762.94/94: Telegram

The Chargé in the Soviet Union (Henderson) to the Secretary of State

294. My 279, November 17, 6 p.m.

1.
The Chinese Ambassador has told me:
(a)
That Litvinov informed him categorically on November 18 that the Soviet Government had reliable information to the effect that [Page 399] Japan and Germany had entered into a secret agreement providing for mutual military assistance in case either country should become involved in a war with the Soviet Union.
(b)
That Litvinov also advised him that the Soviet Government had been reliably informed that the Nanking Government had decided to accede to the demand of the Japanese Government that both Governments enter into an agreement jointly to combat Communism in the Far East.
(c)
That he had replied that if the Soviet Government considered as reliable sources furnishing it with information of the kind contained in Litvinov’s second statement he would be inclined to doubt all information obtained from Soviet so-called reliable sources.
(d)
That his Embassy was not convinced that Japan and Germany had entered into a military pact of the kind suggested by Litvinov; and,
(e)
That Japan had been demanding for some time that China enter into an agreement with it providing for a joint campaign against Communism in the Far East, one of the means for the carrying out of the campaign being the establishment of a line of Chinese-Japanese military outposts following roughly the Great Wall from the sea to Turkestan but that China was determined not to comply with such a demand.
2.
The French Ambassador has told me,
(a)
That Litvinov informed him on November 22 that it now seemed possible that the secret agreement between Japan and Germany merely provided that if one of the two powers should become engaged in a war with a third power the other power would not assist the third power by supplying it with military equipment or raw or other materials.
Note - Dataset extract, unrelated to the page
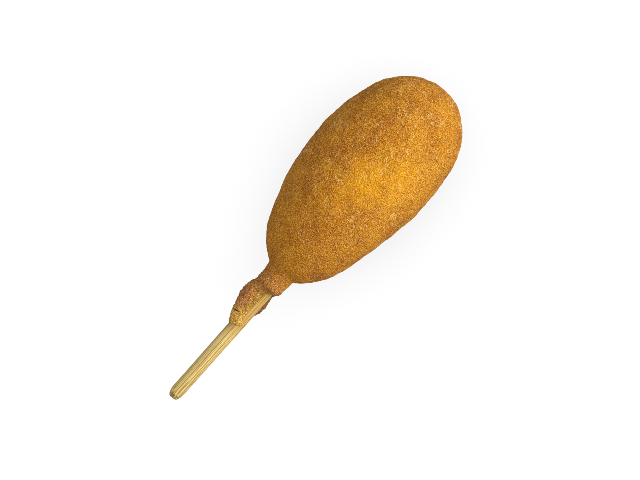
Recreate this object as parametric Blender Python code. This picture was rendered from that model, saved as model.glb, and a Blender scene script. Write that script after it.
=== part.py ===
"""A corn dog lying on its side: fried batter moulded round a round wooden stick.

Two solids. The crust is one piece of batter: an egg-shaped body, a short neck and a
sleeve that wraps part of the stick and leaves a bare slot along its upper side. The
stick is a plain turned rod with a rounded end, and runs on inside the body.

Everything is in metres with +Z up. The parts are worked out with the stick's axis as
the X axis and its bare end at x = 0, the sleeve's thick side towards +Y. The whole is
then moved so that its origin lies under its middle, on the surface it rests on.
"""

import math

import bmesh
import bpy
from mathutils import Vector

MM = 0.001
FULL_TURN = 2.0 * math.pi

# Stick: a 5.4 mm rod, 5.5 inches long.
STICK_RADIUS = 2.7 * MM
STICK_LENGTH = 139.7 * MM
STICK_END_ROUND = 1.8 * MM  # how far the end's rounding reaches in from the side
STICK_END_LENGTH = 4.0 * MM  # how far it reaches along the stick
STICK_SIDES = 32
STICK_ROUND_STEPS = 6

# Room left all round the stick inside the batter.
FIT_GAP = 0.3 * MM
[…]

Litvinov himself had apparently begun to doubt the truth of his previous statements regarding the scope of the so-called military agreement; and,
(b)
That the French Embassy was not convinced that Japan and Germany had entered into a pact obligating one of the parties to render military assistance to the other in case either should become involved in a war with the Soviet Union.
3.
The Japanese Chargé d’Affaires has advised me,
(a)
That Litvinov told him last week that in view of the apparent inclination of Japan to enter into an agreement with Germany aimed at the Soviet Union, the Central Executive Committee had failed to authorize the signing of the fisheries agreement and that authorization would not be forthcoming until the attitude of Japan towards the Soviet Union had been clarified.
(b)
That the two drafts of the treaty had been prepared for signature and were to have been signed some time between November 18 and November 23; and,
(c)
That he had told Litvinov that he had no information which would cause him to believe that Japan and Germany had entered into any kind of an agreement aimed at the Soviet Union.

Repeated by mail to Tokyo, Riga, Berlin and Paris.